- Born: Nazar Ali Narejo 1966 Sindh, Pakistan
- Died: July 11, 2015 (aged 48–49) Garhi Yaseen, Shikarpur
- Education: University of Sindh
- Known for: Dacoity, kidnapping, plundering
- Allegiance: Nazroo Group
- Reward amount: 20 million PKR

= Nazroo Narejo =

Pakistani criminal

Nazar Ali Nazroo Narejo (نظِرُو ناريجو) was a notorious dacoit in Sindh, Pakistan. He was a symbol of terror for over two decades.
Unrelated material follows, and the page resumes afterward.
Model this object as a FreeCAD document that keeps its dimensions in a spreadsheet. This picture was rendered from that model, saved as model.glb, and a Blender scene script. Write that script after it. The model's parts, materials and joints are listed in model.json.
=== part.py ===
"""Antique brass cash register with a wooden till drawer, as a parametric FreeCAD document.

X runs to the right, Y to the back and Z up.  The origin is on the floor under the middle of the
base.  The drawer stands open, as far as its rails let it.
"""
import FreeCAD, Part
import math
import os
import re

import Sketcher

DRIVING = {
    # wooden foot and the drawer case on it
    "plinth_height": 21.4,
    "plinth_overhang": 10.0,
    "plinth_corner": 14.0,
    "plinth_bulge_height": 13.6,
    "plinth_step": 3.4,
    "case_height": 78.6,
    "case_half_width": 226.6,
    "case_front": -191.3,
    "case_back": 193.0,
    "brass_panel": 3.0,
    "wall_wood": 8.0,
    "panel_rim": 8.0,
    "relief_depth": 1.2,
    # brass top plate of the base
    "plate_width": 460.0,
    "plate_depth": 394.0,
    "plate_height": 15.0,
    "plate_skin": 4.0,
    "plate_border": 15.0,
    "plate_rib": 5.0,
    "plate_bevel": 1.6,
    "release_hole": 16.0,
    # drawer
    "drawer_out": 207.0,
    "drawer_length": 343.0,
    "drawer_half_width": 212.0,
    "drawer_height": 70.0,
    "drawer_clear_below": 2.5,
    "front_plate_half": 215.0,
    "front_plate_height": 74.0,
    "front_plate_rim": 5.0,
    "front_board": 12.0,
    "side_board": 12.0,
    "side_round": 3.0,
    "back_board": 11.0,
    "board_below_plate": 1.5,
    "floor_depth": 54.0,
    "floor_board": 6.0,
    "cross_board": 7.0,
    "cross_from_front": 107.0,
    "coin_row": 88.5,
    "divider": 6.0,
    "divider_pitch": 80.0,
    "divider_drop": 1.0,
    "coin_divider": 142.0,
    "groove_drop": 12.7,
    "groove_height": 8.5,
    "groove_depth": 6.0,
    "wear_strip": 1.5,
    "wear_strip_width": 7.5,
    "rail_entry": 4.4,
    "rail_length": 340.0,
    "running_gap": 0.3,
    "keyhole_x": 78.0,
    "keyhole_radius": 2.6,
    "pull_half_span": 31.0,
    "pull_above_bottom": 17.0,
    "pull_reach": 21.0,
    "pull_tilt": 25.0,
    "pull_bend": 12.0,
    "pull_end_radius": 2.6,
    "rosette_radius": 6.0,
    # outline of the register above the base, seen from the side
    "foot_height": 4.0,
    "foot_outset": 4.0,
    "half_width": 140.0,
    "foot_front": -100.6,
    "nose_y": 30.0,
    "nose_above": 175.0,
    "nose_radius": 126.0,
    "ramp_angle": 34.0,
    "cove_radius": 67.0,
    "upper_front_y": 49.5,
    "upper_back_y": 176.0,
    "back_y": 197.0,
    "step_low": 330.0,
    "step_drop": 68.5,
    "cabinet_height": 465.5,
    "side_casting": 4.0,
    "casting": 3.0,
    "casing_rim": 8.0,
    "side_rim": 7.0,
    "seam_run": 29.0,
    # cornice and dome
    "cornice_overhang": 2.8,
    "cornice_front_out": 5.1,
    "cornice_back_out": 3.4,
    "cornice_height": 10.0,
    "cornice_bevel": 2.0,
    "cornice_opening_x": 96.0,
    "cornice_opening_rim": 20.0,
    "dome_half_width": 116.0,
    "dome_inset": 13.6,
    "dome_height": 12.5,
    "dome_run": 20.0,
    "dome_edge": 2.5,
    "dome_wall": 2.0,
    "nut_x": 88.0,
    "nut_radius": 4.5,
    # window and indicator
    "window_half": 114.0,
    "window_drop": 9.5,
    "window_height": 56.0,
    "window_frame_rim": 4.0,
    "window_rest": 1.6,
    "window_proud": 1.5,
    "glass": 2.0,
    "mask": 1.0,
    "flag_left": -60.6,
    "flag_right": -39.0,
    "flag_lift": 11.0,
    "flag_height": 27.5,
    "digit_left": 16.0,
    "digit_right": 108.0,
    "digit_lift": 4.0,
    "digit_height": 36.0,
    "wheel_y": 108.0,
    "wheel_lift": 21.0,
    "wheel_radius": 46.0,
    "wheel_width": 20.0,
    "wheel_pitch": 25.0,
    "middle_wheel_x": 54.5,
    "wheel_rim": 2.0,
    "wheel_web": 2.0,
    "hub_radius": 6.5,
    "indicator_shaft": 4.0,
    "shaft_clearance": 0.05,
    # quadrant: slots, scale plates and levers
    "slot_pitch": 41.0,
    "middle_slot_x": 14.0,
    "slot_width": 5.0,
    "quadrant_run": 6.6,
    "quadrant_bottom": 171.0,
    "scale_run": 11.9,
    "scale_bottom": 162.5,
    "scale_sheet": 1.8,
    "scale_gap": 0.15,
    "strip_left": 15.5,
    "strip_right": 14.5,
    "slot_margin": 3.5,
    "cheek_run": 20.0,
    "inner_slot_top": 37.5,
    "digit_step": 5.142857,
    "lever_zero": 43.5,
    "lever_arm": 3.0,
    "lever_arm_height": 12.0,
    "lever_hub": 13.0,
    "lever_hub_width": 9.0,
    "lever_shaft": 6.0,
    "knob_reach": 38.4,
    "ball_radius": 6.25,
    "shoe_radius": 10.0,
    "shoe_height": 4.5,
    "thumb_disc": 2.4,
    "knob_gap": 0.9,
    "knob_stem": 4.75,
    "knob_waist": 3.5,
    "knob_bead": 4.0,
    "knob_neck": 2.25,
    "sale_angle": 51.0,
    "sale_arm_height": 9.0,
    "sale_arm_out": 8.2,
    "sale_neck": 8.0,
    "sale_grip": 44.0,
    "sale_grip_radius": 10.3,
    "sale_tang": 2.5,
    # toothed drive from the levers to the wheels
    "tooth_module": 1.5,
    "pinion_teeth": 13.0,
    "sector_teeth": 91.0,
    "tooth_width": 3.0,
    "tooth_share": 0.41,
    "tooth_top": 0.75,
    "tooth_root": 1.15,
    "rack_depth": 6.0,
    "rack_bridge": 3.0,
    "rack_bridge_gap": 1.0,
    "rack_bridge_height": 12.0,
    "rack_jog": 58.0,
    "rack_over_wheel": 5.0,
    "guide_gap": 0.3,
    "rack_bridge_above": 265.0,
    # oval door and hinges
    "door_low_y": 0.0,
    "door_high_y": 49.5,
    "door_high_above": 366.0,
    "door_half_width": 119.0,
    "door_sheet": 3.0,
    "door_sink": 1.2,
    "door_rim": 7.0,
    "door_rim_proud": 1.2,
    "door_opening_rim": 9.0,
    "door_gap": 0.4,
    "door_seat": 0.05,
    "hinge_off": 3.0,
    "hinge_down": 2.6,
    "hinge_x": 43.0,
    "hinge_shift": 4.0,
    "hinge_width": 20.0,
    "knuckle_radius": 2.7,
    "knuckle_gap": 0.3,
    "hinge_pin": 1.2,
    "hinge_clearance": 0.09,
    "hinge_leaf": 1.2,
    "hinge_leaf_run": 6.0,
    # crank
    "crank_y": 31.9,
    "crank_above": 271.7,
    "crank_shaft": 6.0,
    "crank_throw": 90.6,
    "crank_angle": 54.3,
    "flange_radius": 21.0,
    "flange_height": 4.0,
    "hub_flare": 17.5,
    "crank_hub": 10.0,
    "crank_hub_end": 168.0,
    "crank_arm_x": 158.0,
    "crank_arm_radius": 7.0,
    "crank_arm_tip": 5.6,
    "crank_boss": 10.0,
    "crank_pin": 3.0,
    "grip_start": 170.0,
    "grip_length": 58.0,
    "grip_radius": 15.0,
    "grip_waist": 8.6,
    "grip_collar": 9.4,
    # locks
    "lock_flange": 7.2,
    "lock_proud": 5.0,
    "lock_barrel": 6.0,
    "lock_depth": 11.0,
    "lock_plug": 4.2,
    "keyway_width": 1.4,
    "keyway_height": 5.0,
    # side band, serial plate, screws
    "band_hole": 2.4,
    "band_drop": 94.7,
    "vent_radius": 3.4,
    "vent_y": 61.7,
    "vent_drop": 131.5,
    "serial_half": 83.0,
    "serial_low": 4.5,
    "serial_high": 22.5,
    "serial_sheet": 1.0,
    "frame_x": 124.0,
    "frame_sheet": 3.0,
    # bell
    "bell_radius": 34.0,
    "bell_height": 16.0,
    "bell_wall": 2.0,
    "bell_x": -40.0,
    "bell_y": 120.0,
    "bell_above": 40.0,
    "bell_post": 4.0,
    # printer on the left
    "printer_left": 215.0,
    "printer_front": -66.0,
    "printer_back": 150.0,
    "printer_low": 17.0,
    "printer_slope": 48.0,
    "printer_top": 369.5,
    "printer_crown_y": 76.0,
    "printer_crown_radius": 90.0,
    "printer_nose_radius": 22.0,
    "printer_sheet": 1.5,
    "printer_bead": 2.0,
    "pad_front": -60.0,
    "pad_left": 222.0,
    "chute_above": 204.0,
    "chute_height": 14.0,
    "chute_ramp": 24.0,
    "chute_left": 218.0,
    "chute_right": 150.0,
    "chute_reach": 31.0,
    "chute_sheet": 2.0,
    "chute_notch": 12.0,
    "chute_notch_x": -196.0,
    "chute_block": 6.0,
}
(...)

He was held responsible and was charged with about 200 cases and was involved in plundering, highway robbery, kidnapping for ransom, murder and other crimes around the areas of Sindh and Punjab. The government announced a PKR 20 million reward for his capture.

==Early life==
Nazroo Narejo studied sociology at the University of Sindh, Jamshoro in the 1970s. He was a decent and intellectual student but due to his father's encounter with the shadow feudal system he turned to crime and made a stand against feudalism. His father had a master's degree in sociology as well as LL.B.

==Death==
Nazroo, along with his accomplices, was killed in the Garhi Yaseen area of Shaikarpur in an encounter with Tanveer Ahmed Tunio, SSP Sindh Police of the Sukkur Region. His brother-in-law Sarwar, also known as Saroo Narejo, and son Rab Rakhio Narejo were also killed during this operation. The operation claimed the lives of policemen Mujeeb Chachar and Haji Ismi Chachar.

==Timeline==
In August 2013, a gang of dacoits led by Narejo fired rockets into the village of Mulla Ismail Khohro, in Khairpur, resulting in the deaths of two men and a little girl.